**Material for this task:**
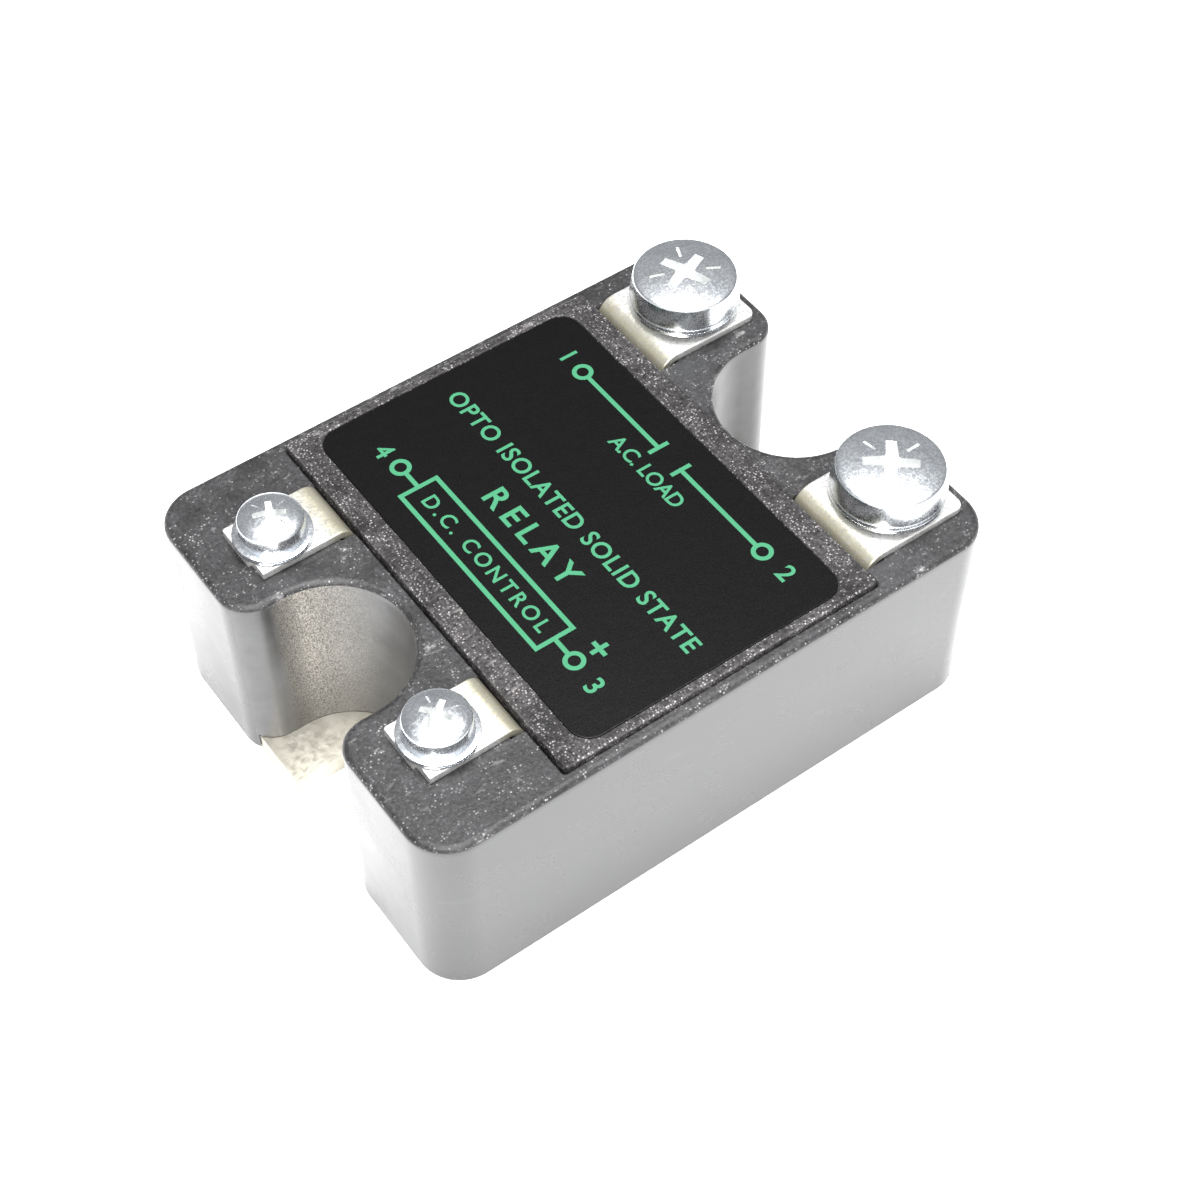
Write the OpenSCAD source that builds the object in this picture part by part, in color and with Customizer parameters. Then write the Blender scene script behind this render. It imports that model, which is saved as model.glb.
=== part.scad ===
// Panel mount solid state relay, "puck" pattern.
// Frame: underside of the base plate at Z = 0, centred in X and Y.
// +X runs from the control end to the load end, +Y to the far long side.

/* [Housing] */
// Length of the housing over both ends
body_l = 57.5; // [57:0.1:58.5]
// Width of the housing over both long sides
body_w = 44.5; // [44.3:0.1:45.8]
// Height of the moulded end blocks above the panel
body_h = 20.4; // [20:0.1:21.5]
// Radius of the four outer upright corners
corner_r = 4; // [2:0.5:4.5]
// Gap between the panel and the bottom edge of the housing
skirt_z = 0.2; // [0.1:0.05:0.4]

/* [End notches] */
// Radius of the rounded notch in each end
notch_r = 7.1; // [6.5:0.1:7.4]
// Distance from the end face to the centre of the notch
notch_in = 4.55; // [4.2:0.05:5]
// Radius of the rounded mouth corners of each notch
mouth_r = 3; // [2:0.25:3.5]

/* [Base plate] */
// Thickness of the metal base plate
plate_t = 2; // [1.8:0.1:2.4]
// Distance between the two mounting centres
mount_pitch = 47.6; // [47.4:0.1:47.8]
// Radius of the round mounting hole
hole_r = 2.3; // [2.15:0.05:2.4]
// Half width of the open mounting slot
slot_r = 2.4; // [2.3:0.05:2.6]

/* [Lid] */
// Thickness of the lid
lid_t = 2.4; // [2:0.1:2.6]
// Height of the lid above the end blocks
lid_proud = 0.6; // [0.4:0.1:0.8]
// Gap along the long sides of the lid
lid_gap = 0.05; // [0.05:0.01:0.1]
// Thickness of the label
label_t = 0.15; // [0.1:0.05:0.2]

/* [Load terminals] */
// Thickness of every terminal strip
strip_t = 0.8; // [0.7:0.1:0.9]
// Width of a load terminal plate
load_w = 9.7; // [9:0.1:10]
// Distance of each load terminal from the centre line
load_y = 14.3; // [14.2:0.1:14.6]
// Position of the load screws along the housing
load_x = 22.9; // [22.8:0.1:23.1]
// Radius of a load screw head
load_head_r = 5.05; // [4.7:0.05:5.2]
// Height of a load screw head
load_head_h = 2.7; // [2.5:0.1:3]
// Radius of a load screw shank
load_shank_r = 2.45; // [2.4:0.05:2.45]
// Gap left under a load washer with the screw eased off
load_gap = 0.6; // [0.4:0.1:0.8]

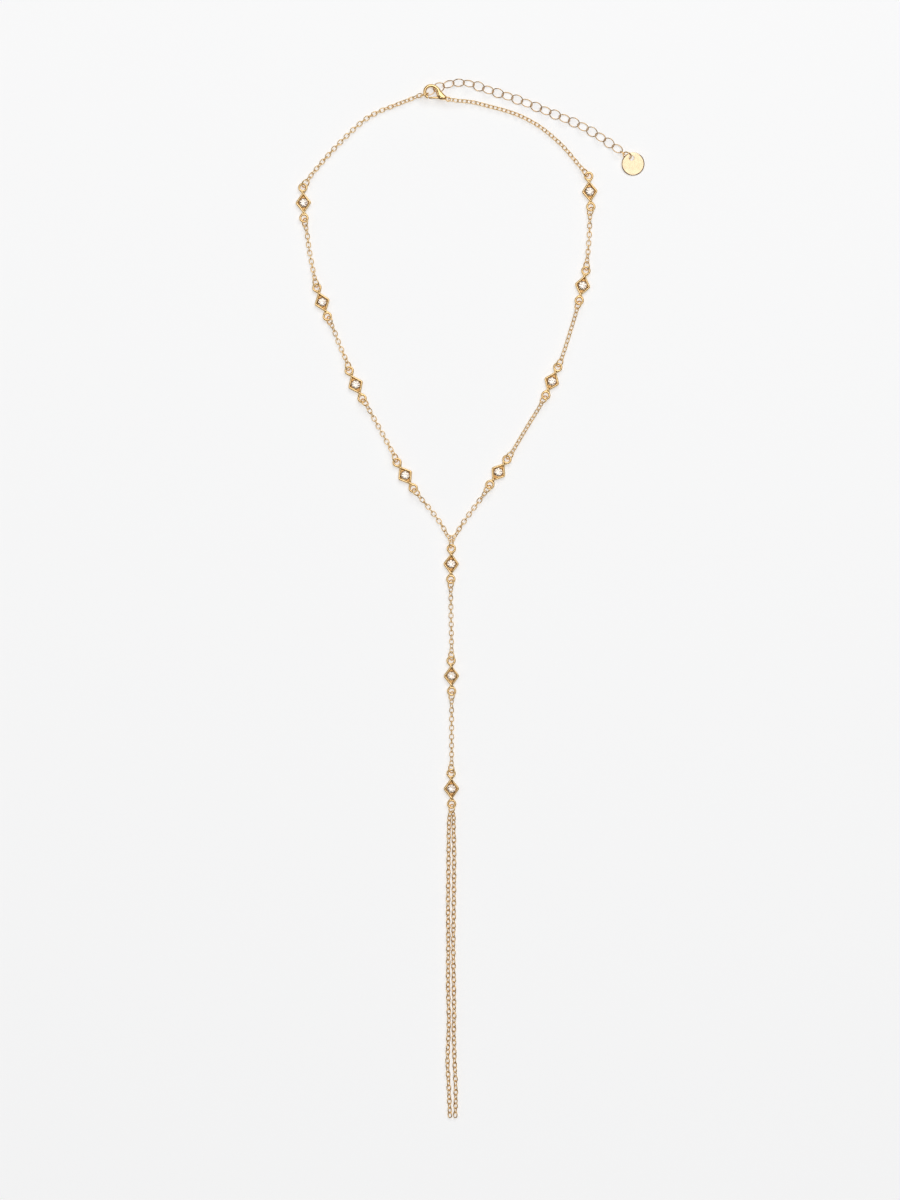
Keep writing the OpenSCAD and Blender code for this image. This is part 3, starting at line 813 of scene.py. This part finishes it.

**What the task requires:** Recopy the entries above exactly, with every line included.

**Response to this exercise:**
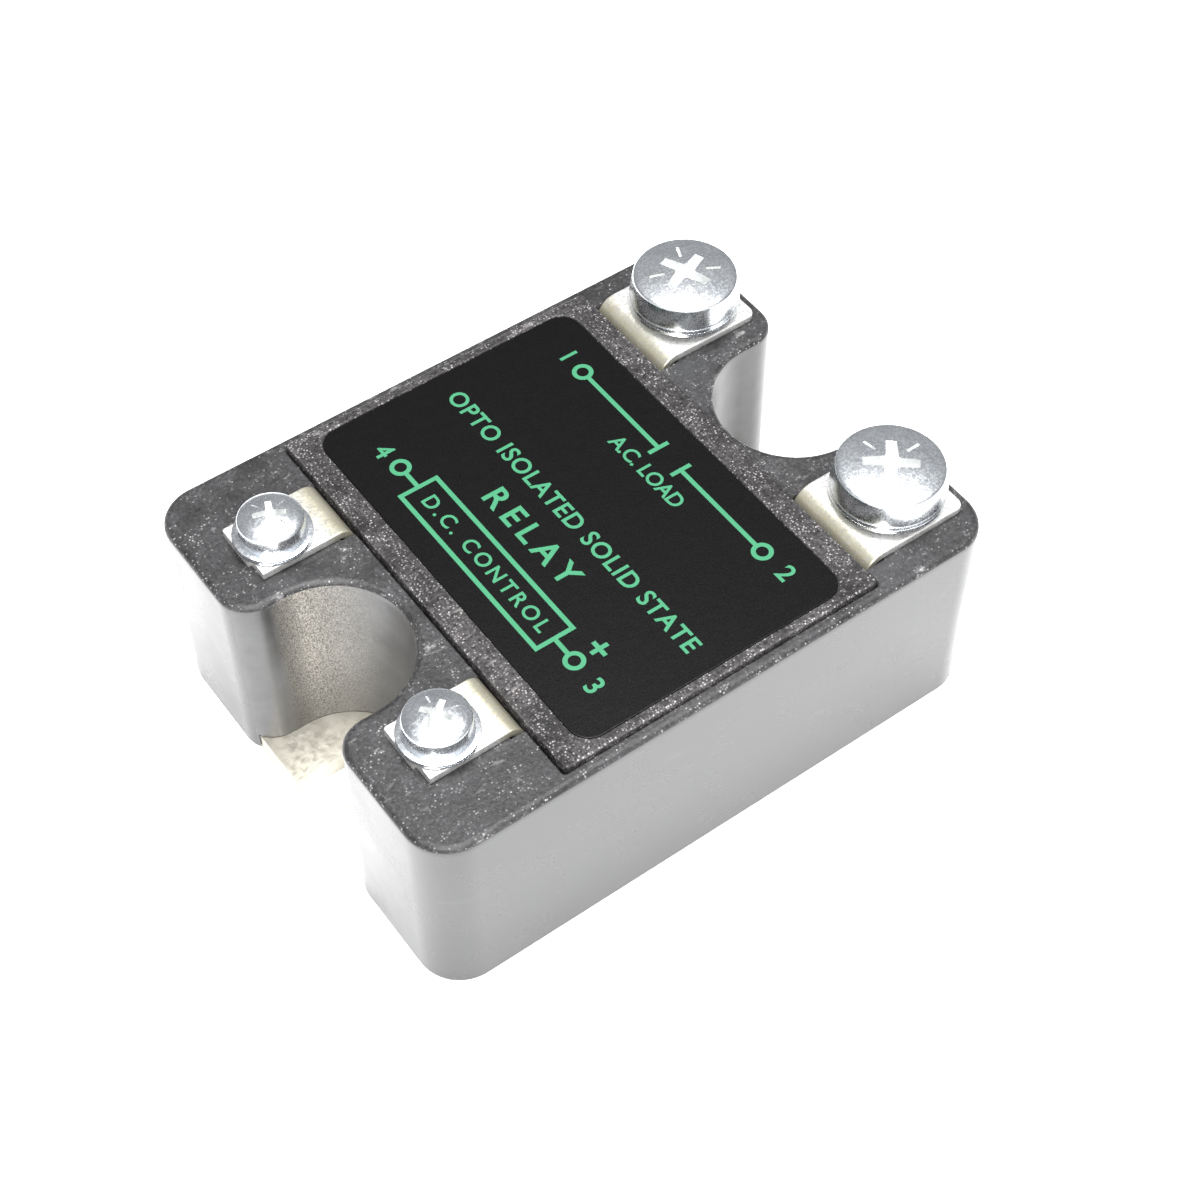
Write the OpenSCAD source that builds the object in this picture part by part, in color and with Customizer parameters. Then write the Blender scene script behind this render. It imports that model, which is saved as model.glb.
=== part.scad ===
// Panel mount solid state relay, "puck" pattern.
// Frame: underside of the base plate at Z = 0, centred in X and Y.
// +X runs from the control end to the load end, +Y to the far long side.

/* [Housing] */
// Length of the housing over both ends
body_l = 57.5; // [57:0.1:58.5]
// Width of the housing over both long sides
body_w = 44.5; // [44.3:0.1:45.8]
// Height of the moulded end blocks above the panel
body_h = 20.4; // [20:0.1:21.5]
// Radius of the four outer upright corners
corner_r = 4; // [2:0.5:4.5]
// Gap between the panel and the bottom edge of the housing
skirt_z = 0.2; // [0.1:0.05:0.4]

/* [End notches] */
// Radius of the rounded notch in each end
notch_r = 7.1; // [6.5:0.1:7.4]
// Distance from the end face to the centre of the notch
notch_in = 4.55; // [4.2:0.05:5]
// Radius of the rounded mouth corners of each notch
mouth_r = 3; // [2:0.25:3.5]

/* [Base plate] */
// Thickness of the metal base plate
plate_t = 2; // [1.8:0.1:2.4]
// Distance between the two mounting centres
mount_pitch = 47.6; // [47.4:0.1:47.8]
// Radius of the round mounting hole
hole_r = 2.3; // [2.15:0.05:2.4]
// Half width of the open mounting slot
slot_r = 2.4; // [2.3:0.05:2.6]

/* [Lid] */
// Thickness of the lid
lid_t = 2.4; // [2:0.1:2.6]
// Height of the lid above the end blocks
lid_proud = 0.6; // [0.4:0.1:0.8]
// Gap along the long sides of the lid
lid_gap = 0.05; // [0.05:0.01:0.1]
// Thickness of the label
label_t = 0.15; // [0.1:0.05:0.2]

/* [Load terminals] */
// Thickness of every terminal strip
strip_t = 0.8; // [0.7:0.1:0.9]
// Width of a load terminal plate
load_w = 9.7; // [9:0.1:10]
// Distance of each load terminal from the centre line
load_y = 14.3; // [14.2:0.1:14.6]
// Position of the load screws along the housing
load_x = 22.9; // [22.8:0.1:23.1]
// Radius of a load screw head
load_head_r = 5.05; // [4.7:0.05:5.2]
// Height of a load screw head
load_head_h = 2.7; // [2.5:0.1:3]
// Radius of a load screw shank
load_shank_r = 2.45; // [2.4:0.05:2.45]
// Gap left under a load washer with the screw eased off
load_gap = 0.6; // [0.4:0.1:0.8]

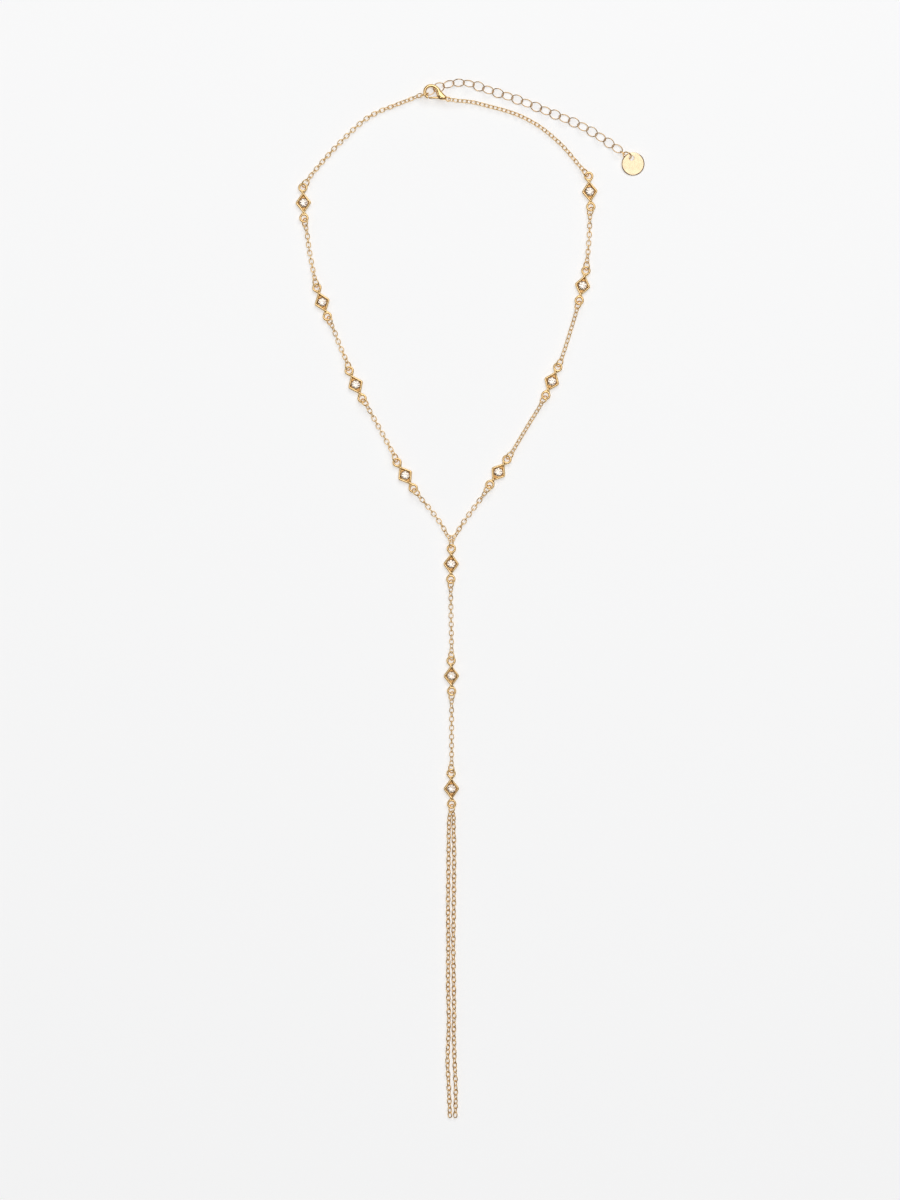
Keep writing the OpenSCAD and Blender code for this image. This is part 3, starting at line 813 of scene.py. This part finishes it.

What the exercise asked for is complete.